Each of the exhibits in the Kennedy Library Museum was developed in three steps: general guidelines and themes were developed; a search was made for the objects, pictures and documents which best illustrated those themes; and Kennedy family representatives met to approve the layouts.

In all, the family held 45 meetings on the Museum project between July 1976 and March 1979. The family's younger generation attended many of the meetings and contributed their opinions.

For advice on portraying Kennedy's presidential years, the advisory committee turned to those who had worked with President Kennedy in the White House—persons like Theodore Sorensen for domestic and foreign policy, Walter Heller for economic policy, Jerome Weisner for science policy, and Burke Marshall and John Seigenthaler for civil rights.

They were able to identify which, out of the millions of pages of Presidential documents, were the most significant items to display.

Members of the Kennedy family also made available for display a wide variety of items from their own homes: letters President Kennedy wrote to them, sailing trophies he won as a young man, pictures he painted for them, the family Bible on which he took the oath of office as President, personal effects from his desk in the Oval Office and his Navy flight jacket embossed with the Presidential seal.

The President's mother, Rose Fitzgerald Kennedy, recorded some observations on bringing up her children for the section on the President's formative years. Mrs. Jacqueline Kennedy Onassis, who selected the architect I.M. Pei to design the Library building, personally supervised the preparation of displays on family life and cultural activities in the White House during the Kennedy years.

Noting that most of the visitors to the Library after the first few years would not have any memories of President Kennedy, Patricia Kennedy Lawford stated:

What feeling do we want to give people who walk through the Library? People should leave the Library feeling that this was someone they would have liked to know, feeling sorry that they missed those years, and feeling that somewhere, somehow, the country will fulfill the promise that he strove for, and that they will try to help the country achieve that promise.

 

Ground breaking for the dramatic Kennedy Library building designed by I. M. Pei took place on June 12, 1977. The building was completed and dedicated in October 1979.

The Kennedy Library Corporation transferred title of the completed library to the United States National Archives and Records Administration on October 20, 1979 at a dedication ceremony attended by President Jimmy Carter.

In 1984, the work of the John Fitzgerald Kennedy Library Corporation was reorganized and incorporated under Massachusetts law as the John F. Kennedy Library Foundation, a 501(c)(3) non-profit organization.

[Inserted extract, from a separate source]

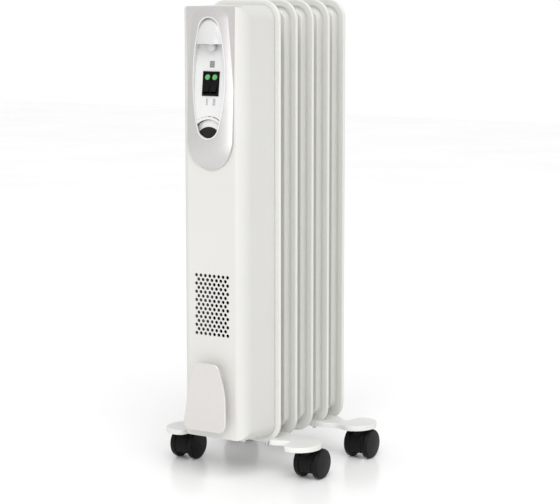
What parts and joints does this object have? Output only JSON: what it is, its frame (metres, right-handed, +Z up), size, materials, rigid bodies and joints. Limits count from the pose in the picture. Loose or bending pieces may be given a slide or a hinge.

The John F. Kennedy Library Foundation and the John F. Kennedy Presidential Library and Museum continue to be a model of a public/private partnership. While the Kennedy Library and Museum receives an annual federal appropriation for building maintenance and a portion of its personnel costs, the appropriation from Congress provides less than half of the Kennedy Presidential Library and Museum's annual budget. The balance is provided by fees generated by admission to the Museum, the Museum Store, and the use of the Library's meeting facilities; and through the generosity of thousands of private individuals, corporations and foundations who donate money and in-kind services to the John F. Kennedy Library Foundation.

The strong financial support and creative resources provided by the Kennedy Library Foundation enable the Kennedy Presidential Library and Museum to further advance the study and understanding of President Kennedy's life and career and the times in which he lived, and to promote a greater appreciation of America's political and cultural heritage, the process of governing and the importance of public service.